Directive:
Go through the listing below and gather every line with the word "this".
-- start --
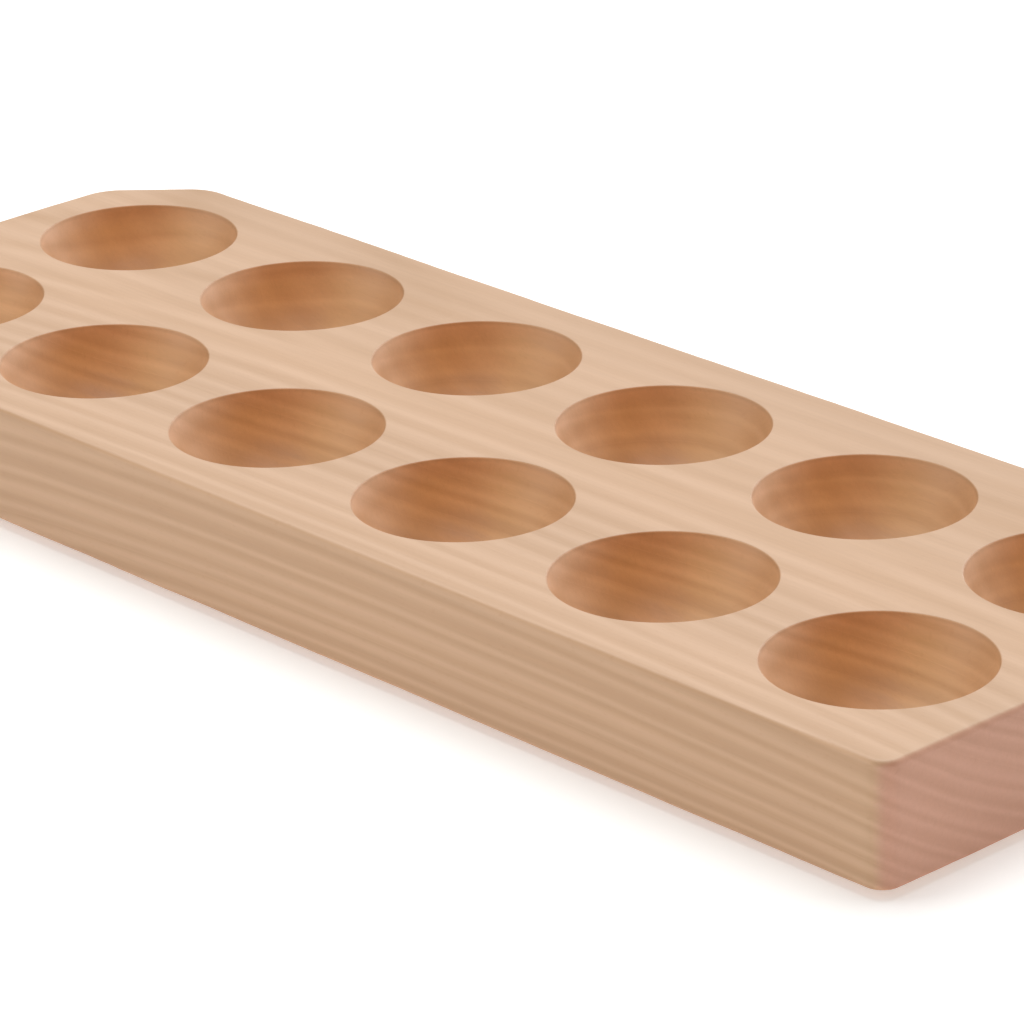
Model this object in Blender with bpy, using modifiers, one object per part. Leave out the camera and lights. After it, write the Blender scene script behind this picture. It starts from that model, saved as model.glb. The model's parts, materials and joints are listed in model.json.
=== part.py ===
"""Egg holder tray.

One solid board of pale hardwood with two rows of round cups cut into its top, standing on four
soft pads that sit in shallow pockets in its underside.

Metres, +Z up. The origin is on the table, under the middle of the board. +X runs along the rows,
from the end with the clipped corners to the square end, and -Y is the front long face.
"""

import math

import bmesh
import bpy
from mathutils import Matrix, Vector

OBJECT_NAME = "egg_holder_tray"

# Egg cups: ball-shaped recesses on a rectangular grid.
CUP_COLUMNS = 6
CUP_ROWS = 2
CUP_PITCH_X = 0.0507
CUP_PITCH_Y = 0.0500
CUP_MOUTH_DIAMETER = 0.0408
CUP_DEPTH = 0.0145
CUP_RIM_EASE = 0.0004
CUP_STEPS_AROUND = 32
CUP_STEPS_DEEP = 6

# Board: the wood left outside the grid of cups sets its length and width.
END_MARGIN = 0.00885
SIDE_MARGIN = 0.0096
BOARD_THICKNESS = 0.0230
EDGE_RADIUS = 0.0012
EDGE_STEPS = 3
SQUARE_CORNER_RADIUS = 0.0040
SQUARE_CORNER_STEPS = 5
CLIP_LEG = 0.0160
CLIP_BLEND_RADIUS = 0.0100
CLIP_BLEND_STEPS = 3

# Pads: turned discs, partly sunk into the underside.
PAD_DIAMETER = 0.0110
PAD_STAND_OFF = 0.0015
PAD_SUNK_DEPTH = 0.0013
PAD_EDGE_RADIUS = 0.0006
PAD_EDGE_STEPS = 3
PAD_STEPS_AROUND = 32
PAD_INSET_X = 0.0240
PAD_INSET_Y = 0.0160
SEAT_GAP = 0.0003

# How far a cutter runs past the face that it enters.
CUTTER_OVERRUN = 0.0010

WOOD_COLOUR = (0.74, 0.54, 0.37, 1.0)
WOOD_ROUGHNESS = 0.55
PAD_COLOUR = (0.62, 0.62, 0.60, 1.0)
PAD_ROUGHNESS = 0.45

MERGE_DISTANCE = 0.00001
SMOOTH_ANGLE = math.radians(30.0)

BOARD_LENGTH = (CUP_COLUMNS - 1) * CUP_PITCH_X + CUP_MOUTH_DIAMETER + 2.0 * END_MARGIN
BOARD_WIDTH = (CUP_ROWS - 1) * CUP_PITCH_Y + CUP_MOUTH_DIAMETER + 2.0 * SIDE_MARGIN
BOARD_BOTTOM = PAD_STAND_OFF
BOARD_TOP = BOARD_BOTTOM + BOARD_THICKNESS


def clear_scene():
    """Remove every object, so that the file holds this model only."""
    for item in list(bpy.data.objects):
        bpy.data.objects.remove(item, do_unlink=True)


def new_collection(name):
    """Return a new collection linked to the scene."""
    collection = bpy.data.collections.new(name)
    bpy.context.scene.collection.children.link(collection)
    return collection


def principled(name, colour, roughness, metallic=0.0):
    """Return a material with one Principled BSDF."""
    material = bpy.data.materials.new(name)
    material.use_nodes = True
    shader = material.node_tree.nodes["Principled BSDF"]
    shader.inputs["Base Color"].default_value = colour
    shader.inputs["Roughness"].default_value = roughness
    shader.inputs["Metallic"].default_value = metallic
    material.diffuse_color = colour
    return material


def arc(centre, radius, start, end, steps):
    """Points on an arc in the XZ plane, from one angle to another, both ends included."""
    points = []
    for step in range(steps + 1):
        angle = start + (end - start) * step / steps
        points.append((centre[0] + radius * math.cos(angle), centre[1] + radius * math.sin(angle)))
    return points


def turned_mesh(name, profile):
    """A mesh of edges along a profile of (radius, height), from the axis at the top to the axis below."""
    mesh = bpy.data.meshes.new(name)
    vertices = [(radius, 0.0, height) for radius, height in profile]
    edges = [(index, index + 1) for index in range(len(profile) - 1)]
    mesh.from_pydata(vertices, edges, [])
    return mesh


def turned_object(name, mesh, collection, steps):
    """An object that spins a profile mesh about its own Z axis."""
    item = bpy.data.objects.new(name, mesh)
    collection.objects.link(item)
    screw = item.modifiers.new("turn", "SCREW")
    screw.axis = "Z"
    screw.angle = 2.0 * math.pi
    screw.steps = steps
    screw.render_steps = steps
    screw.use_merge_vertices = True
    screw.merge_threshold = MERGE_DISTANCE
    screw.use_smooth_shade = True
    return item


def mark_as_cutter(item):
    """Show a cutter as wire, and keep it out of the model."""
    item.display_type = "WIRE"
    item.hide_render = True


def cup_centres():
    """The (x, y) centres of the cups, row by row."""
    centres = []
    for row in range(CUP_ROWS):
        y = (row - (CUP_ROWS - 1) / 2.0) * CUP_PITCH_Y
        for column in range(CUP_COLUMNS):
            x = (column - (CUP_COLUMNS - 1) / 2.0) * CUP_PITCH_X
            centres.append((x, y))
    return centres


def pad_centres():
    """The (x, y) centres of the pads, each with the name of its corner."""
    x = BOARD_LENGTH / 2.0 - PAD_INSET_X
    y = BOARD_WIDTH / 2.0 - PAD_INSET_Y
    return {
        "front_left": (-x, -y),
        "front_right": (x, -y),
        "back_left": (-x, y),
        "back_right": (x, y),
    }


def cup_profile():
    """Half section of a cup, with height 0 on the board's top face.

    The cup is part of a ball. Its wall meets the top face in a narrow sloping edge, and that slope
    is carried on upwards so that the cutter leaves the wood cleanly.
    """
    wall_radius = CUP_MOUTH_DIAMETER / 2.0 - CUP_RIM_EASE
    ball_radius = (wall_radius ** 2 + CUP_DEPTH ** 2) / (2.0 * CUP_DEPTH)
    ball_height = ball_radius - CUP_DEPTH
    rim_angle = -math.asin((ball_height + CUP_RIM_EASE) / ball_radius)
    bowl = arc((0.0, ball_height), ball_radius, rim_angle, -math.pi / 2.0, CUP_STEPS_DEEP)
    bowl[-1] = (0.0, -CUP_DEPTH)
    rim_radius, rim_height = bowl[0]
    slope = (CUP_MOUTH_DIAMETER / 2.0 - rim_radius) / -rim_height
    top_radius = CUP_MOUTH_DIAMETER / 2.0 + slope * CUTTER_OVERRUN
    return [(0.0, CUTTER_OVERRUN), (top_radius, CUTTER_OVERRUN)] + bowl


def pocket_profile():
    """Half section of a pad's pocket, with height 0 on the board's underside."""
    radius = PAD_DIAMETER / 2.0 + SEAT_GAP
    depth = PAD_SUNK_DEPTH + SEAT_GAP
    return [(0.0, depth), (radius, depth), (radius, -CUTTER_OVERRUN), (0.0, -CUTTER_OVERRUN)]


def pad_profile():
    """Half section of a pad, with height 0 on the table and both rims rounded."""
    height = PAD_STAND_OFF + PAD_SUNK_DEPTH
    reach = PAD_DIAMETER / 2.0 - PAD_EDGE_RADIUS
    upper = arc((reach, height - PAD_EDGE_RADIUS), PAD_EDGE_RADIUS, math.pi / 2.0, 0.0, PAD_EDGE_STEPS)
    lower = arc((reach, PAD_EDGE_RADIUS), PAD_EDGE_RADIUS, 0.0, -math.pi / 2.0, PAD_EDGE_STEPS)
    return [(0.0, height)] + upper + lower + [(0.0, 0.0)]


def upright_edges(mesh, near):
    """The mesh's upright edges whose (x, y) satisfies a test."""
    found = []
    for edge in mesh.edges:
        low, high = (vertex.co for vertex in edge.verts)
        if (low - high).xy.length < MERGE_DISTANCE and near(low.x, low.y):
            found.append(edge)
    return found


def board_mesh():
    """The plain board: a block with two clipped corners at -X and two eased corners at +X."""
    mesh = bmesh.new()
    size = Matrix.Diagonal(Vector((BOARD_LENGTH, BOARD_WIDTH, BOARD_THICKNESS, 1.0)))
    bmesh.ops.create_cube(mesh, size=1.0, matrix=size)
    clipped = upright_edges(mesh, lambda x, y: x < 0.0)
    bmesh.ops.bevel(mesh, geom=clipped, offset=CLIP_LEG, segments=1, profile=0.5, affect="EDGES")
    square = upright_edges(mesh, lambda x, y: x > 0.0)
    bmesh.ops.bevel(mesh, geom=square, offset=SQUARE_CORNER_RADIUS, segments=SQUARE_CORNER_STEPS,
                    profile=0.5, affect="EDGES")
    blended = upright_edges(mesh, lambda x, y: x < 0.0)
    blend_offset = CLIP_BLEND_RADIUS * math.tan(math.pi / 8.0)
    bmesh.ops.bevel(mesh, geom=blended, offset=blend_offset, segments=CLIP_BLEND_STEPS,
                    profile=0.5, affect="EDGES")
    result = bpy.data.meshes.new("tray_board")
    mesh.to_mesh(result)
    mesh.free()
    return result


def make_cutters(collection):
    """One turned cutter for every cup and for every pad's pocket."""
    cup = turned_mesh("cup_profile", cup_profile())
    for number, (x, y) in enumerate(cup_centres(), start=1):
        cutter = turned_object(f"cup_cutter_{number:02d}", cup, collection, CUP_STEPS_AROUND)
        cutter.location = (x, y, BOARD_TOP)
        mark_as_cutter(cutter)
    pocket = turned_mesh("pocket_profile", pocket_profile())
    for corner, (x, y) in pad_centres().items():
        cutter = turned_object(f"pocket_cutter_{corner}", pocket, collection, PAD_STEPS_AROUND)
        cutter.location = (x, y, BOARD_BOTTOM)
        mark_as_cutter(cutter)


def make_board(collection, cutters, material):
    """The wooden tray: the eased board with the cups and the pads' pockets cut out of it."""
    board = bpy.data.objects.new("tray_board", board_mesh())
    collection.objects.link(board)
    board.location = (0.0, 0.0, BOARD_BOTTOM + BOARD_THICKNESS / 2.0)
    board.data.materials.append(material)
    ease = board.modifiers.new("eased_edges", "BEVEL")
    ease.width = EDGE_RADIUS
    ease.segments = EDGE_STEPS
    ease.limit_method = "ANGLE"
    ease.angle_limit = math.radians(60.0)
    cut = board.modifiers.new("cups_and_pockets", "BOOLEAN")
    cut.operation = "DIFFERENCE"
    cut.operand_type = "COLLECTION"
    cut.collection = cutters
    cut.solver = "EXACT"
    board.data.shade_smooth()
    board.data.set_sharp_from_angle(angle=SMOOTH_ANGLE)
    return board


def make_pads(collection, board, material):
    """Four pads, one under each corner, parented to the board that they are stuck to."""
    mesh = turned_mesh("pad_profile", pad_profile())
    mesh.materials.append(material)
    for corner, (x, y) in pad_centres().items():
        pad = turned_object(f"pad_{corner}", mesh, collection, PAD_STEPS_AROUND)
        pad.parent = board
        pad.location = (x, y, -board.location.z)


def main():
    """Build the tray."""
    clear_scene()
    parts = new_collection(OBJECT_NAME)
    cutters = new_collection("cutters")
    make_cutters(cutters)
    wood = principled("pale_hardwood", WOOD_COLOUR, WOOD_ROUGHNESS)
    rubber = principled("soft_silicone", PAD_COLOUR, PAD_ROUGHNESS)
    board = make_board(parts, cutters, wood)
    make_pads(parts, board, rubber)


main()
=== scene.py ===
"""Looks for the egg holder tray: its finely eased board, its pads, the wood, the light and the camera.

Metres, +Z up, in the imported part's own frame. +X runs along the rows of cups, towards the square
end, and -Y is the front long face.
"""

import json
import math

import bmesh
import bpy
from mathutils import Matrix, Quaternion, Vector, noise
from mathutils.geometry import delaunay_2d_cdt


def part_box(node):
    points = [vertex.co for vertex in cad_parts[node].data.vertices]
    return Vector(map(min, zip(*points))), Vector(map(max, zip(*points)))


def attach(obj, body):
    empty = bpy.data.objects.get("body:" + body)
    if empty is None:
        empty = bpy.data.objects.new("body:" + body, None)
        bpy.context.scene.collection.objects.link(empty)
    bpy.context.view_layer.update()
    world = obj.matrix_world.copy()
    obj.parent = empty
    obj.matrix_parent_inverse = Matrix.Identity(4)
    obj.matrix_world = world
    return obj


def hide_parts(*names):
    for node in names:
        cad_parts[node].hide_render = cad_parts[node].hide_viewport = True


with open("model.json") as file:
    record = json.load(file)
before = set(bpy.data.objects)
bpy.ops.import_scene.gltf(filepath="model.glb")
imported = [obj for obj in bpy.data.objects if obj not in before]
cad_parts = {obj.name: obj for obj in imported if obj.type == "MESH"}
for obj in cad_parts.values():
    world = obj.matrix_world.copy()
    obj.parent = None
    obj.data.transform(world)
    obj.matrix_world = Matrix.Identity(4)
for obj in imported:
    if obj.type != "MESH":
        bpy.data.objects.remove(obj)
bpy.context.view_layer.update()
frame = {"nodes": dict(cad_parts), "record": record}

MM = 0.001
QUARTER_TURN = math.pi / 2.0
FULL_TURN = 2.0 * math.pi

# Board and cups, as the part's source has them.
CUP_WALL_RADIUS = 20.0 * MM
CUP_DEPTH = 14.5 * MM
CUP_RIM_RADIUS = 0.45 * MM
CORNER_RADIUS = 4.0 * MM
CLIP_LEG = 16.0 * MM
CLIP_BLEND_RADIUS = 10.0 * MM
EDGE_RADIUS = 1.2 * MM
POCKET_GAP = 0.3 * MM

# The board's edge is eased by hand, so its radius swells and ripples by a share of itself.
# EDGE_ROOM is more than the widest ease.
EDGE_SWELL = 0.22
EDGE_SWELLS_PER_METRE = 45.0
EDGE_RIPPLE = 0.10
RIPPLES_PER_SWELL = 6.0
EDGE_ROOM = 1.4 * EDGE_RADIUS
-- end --
Task response:
Model this object in Blender with bpy, using modifiers, one object per part. Leave out the camera and lights. After it, write the Blender scene script behind this picture. It starts from that model, saved as model.glb. The model's parts, materials and joints are listed in model.json.
    """Remove every object, so that the file holds this model only."""